Acontece que nenhum dos protagonistas masculinos das três novelas em cartaz atende a esses quesitos. São figuras dúbias, às vezes com graves defeitos de caráter. Fica difícil para o espectador tradicional torcer por eles.

Em "Um Lugar ao Sol", Christian é um mentiroso contumaz. Vivido com brilhantismo por Cauã Reymond, o rapaz assume a identidade de seu irmão gêmeo depois que este morre. Também fica com a mulher do falecido, Bárbara, papel de Alinne Moraes. Mas não quer perder a namorada que deixou para trás, Lara, feita por Andréia Horta. Passando-se por Renato, o irmão que morreu, Christian se reaproxima de Lara, que fica confusa –ela agora está casada com outro.

Tanto o jogador Neném quanto o cirurgião Guilherme, de "Quanto Mais Vida, Melhor!", têm vidas pessoais complicadas. Interpretados, respectivamente, por Vladimir Brichta e Mateus Solano, ambos misturam amores do passado com novos relacionamentos, sem se decidir por ninguém.
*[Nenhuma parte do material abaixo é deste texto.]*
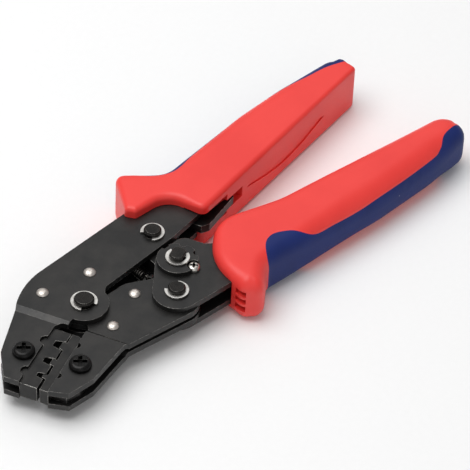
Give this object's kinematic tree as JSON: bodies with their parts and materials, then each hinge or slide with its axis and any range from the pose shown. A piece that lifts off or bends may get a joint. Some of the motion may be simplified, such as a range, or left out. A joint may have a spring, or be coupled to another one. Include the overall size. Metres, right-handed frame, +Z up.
{
  "type": "ratchet crimping tool",
  "caption": "Hand ratchet crimping tool with a compound toggle, a nest die and a mating tongue die, an adjusting wheel and two-material grips.",
  "frame": {"origin": "under the centre of the tool's box, on the surface it lies on", "axes": "+X from the jaw tip back towards the grips' ends, +Y towards the fixed jaw, +Z up out of the flat side with the retaining clips"},
  "size_m": [0.1842, 0.1069, 0.0189],
  "materials": {
    "red_grip": "satin",
    "blue_inlay": "matt",
    "black_oxide_plate": "satin",
    "die_steel": "satin",
    "hardened_pin": "satin",
    "bright_clip": "satin",
    "nickel_rivet": "polished",
    "black_screw": "satin",
    "zinc_screw": "polished",
    "spring_steel": "polished",
    "spacer_steel": "satin"
  },
  "bodies": {
    "fixed_frame": {"fixed_plate_front": "black_oxide_plate", "fixed_plate_back": "black_oxide_plate", "frame_spacer": "spacer_steel", "frame_rivet_front": "nickel_rivet", "frame_rivet_rear": "nickel_rivet", "upper_die": "die_steel", "upper_die_screw": "black_screw", "main_pivot_pin": "hardened_pin", "main_pivot_clip": "bright_clip", "link_pivot_pin": "hardened_pin", "link_pivot_clip": "bright_clip", "frame_tang_pins": "hardened_pin", "frame_tang_bushes": "spacer_steel", "pawl_pin": "hardened_pin", "pawl_spring": "spring_steel", "return_spring": "spring_steel", "fixed_grip": "red_grip", "fixed_grip_inlay": "blue_inlay"},
    "lower_jaw": {"jaw_plate_front": "black_oxide_plate", "jaw_plate_back": "black_oxide_plate", "jaw_spacer": "spacer_steel", "jaw_rivet_front": "nickel_rivet", "jaw_rivet_rear": "nickel_rivet", "lower_die": "die_steel", "lower_die_screw": "black_screw", "handle_pivot_pin": "hardened_pin", "handle_pivot_clip": "bright_clip"},
    "toggle_link": {"toggle_link": "die_steel"},
    "moving_handle": {"handle_plate_front": "black_oxide_plate", "handle_plate_back": "black_oxide_plate", "handle_tang_pins": "hardened_pin", "handle_tang_bushes": "spacer_steel", "eccentric_pin": "hardened_pin", "eccentric_clip": "bright_clip", "adjusting_wheel": "black_oxide_plate", "wheel_lock_screw": "zinc_screw", "moving_grip": "red_grip", "moving_grip_inlay": "blue_inlay"},
    "pawl": {"pawl": "die_steel"}
  },
  "joints": [
    {"name": "jaw_pivot", "type": "hinge", "parent": "fixed_frame", "child": "lower_jaw", "pos_m": [-0.05219, 0.03265, 0.0093], "axis": [0, 0, 1], "range_deg": [-1.4, 8.6], "deforming": ["return_spring"]},
    {"name": "handle_pivot", "type": "hinge", "parent": "lower_jaw", "child": "moving_handle", "pos_m": [-0.03474, 0.00715, 0.0093], "axis": [0, 0, 1], "range_deg": [-34, 5]},
    {"name": "link_pivot", "type": "hinge", "parent": "fixed_frame", "child": "toggle_link", "pos_m": [-0.01321, 0.02535, 0.0093], "axis": [0, 0, 1], "range_deg": [-3, 19.8]},
    {"name": "pawl_pivot", "type": "hinge", "parent": "fixed_frame", "child": "pawl", "pos_m": [0.00042, 0.03035, 0.0093], "axis": [0, 0, 1], "range_deg": [0, 12], "stiffness_Nm_per_rad": 0.05, "springref_deg": -5.73, "deforming": ["pawl_spring"]}
  ],
  "couplings": [
    {"joint": "jaw_pivot", "follows": "handle_pivot", "ratio": -0.25},
    {"joint": "link_pivot", "follows": "handle_pivot", "ratio": -0.58}
  ]
}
O mais interessante de todos talvez seja o D. Pedro 2º de Selton Mello, em "Nos Tempos do Imperador". Nosso segundo monarca é retratado como um governante sábio e bondoso, mas sem muito poder real. Isso acaba se traduzindo como passividade diante de problemas terríveis, como a escravidão ou a Guerra do Paraguai. Sem poder fazer muita coisa, Pedro chora em seu gabinete, rodeado por livros e antiguidades. Uma figura muito distante da imagem viril e heroica com que seu pai, D. Pedro 1º, entrou para a história.

Para piorar, Pedro 2º ama duas mulheres ao mesmo tempo. Sua grande paixão é a condessa de Barral, vivida por Mariana Ximenes. Mas ele também nutre um carinho visível, além de um enorme respeito, pela imperatriz Teresa Cristina, papel de Letícia Sabatella. É um complexo relacionamento triangular, comum na vida real, porém raríssimo nas novelas.

Tanto "Um Lugar ao Sol" como "Nos Tempos do Imperador" são produções acima da média de suas antecessoras. Ambas ostentam diálogos burilados, situações inusitadas e ritmo ágil. Já "Quanto Mais Vida, Melhor!", é apenas correta, sem maiores novidades.

Obviamente, tantas qualidades não estão se revertendo em audiência. Por isto, não é de se espantar que a próxima grande aposta da Globo para reerguer seus números seja "Pantanal", remake de uma novela exibida pela primeira vez há mais de 30 anos. O público mais velho parece estar garantido, mas será que a emissora conseguirá reconquistar os jovens?